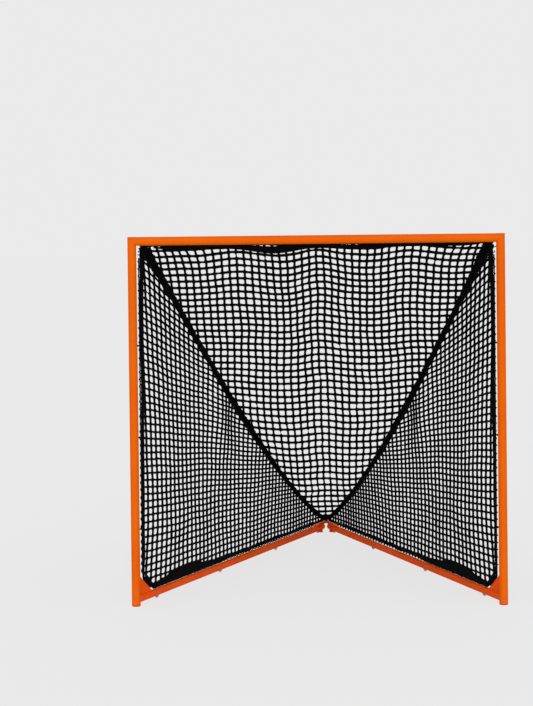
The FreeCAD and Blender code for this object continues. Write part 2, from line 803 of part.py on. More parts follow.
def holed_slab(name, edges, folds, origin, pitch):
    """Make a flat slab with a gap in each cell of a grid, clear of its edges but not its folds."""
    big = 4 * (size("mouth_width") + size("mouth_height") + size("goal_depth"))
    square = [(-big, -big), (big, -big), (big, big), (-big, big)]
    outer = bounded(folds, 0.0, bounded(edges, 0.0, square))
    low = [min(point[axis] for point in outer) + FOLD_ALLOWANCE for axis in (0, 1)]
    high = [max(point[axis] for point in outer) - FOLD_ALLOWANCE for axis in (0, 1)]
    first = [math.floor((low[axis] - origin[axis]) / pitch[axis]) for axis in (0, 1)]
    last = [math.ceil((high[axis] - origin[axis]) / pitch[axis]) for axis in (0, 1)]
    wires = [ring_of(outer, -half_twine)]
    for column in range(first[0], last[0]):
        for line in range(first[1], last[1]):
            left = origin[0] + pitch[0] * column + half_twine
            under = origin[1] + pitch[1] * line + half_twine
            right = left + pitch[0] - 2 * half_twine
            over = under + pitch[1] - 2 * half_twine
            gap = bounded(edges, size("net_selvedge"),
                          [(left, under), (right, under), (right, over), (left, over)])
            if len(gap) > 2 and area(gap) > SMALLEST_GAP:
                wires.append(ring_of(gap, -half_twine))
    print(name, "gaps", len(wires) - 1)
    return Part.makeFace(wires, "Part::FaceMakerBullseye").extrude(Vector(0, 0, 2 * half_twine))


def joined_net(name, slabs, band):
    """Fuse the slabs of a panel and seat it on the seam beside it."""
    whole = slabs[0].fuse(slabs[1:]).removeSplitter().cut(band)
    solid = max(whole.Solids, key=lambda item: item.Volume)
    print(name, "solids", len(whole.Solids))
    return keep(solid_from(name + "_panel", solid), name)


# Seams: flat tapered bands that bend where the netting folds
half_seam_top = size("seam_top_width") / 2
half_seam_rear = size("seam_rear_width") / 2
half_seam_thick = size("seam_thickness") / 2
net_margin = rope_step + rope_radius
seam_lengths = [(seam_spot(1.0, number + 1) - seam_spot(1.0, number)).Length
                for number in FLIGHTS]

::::

Make an exact copy of all the data.

■ SOLUTION TO THE EXERCISE ■
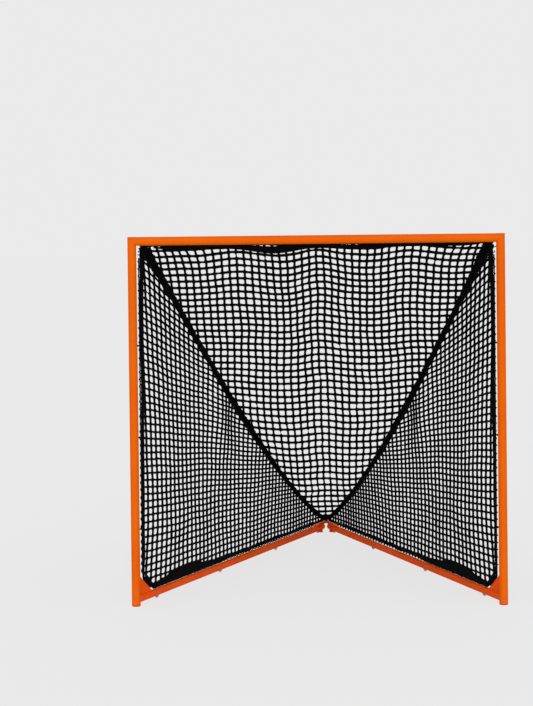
The FreeCAD and Blender code for this object continues. Write part 2, from line 803 of part.py on. More parts follow.
def holed_slab(name, edges, folds, origin, pitch):
    """Make a flat slab with a gap in each cell of a grid, clear of its edges but not its folds."""
    big = 4 * (size("mouth_width") + size("mouth_height") + size("goal_depth"))
    square = [(-big, -big), (big, -big), (big, big), (-big, big)]
    outer = bounded(folds, 0.0, bounded(edges, 0.0, square))
    low = [min(point[axis] for point in outer) + FOLD_ALLOWANCE for axis in (0, 1)]
    high = [max(point[axis] for point in outer) - FOLD_ALLOWANCE for axis in (0, 1)]
    first = [math.floor((low[axis] - origin[axis]) / pitch[axis]) for axis in (0, 1)]
    last = [math.ceil((high[axis] - origin[axis]) / pitch[axis]) for axis in (0, 1)]
    wires = [ring_of(outer, -half_twine)]
    for column in range(first[0], last[0]):
        for line in range(first[1], last[1]):
            left = origin[0] + pitch[0] * column + half_twine
            under = origin[1] + pitch[1] * line + half_twine
            right = left + pitch[0] - 2 * half_twine
            over = under + pitch[1] - 2 * half_twine
            gap = bounded(edges, size("net_selvedge"),
                          [(left, under), (right, under), (right, over), (left, over)])
            if len(gap) > 2 and area(gap) > SMALLEST_GAP:
                wires.append(ring_of(gap, -half_twine))
    print(name, "gaps", len(wires) - 1)
    return Part.makeFace(wires, "Part::FaceMakerBullseye").extrude(Vector(0, 0, 2 * half_twine))


def joined_net(name, slabs, band):
    """Fuse the slabs of a panel and seat it on the seam beside it."""
    whole = slabs[0].fuse(slabs[1:]).removeSplitter().cut(band)
    solid = max(whole.Solids, key=lambda item: item.Volume)
    print(name, "solids", len(whole.Solids))
    return keep(solid_from(name + "_panel", solid), name)


# Seams: flat tapered bands that bend where the netting folds
half_seam_top = size("seam_top_width") / 2
half_seam_rear = size("seam_rear_width") / 2
half_seam_thick = size("seam_thickness") / 2
net_margin = rope_step + rope_radius
seam_lengths = [(seam_spot(1.0, number + 1) - seam_spot(1.0, number)).Length
                for number in FLIGHTS]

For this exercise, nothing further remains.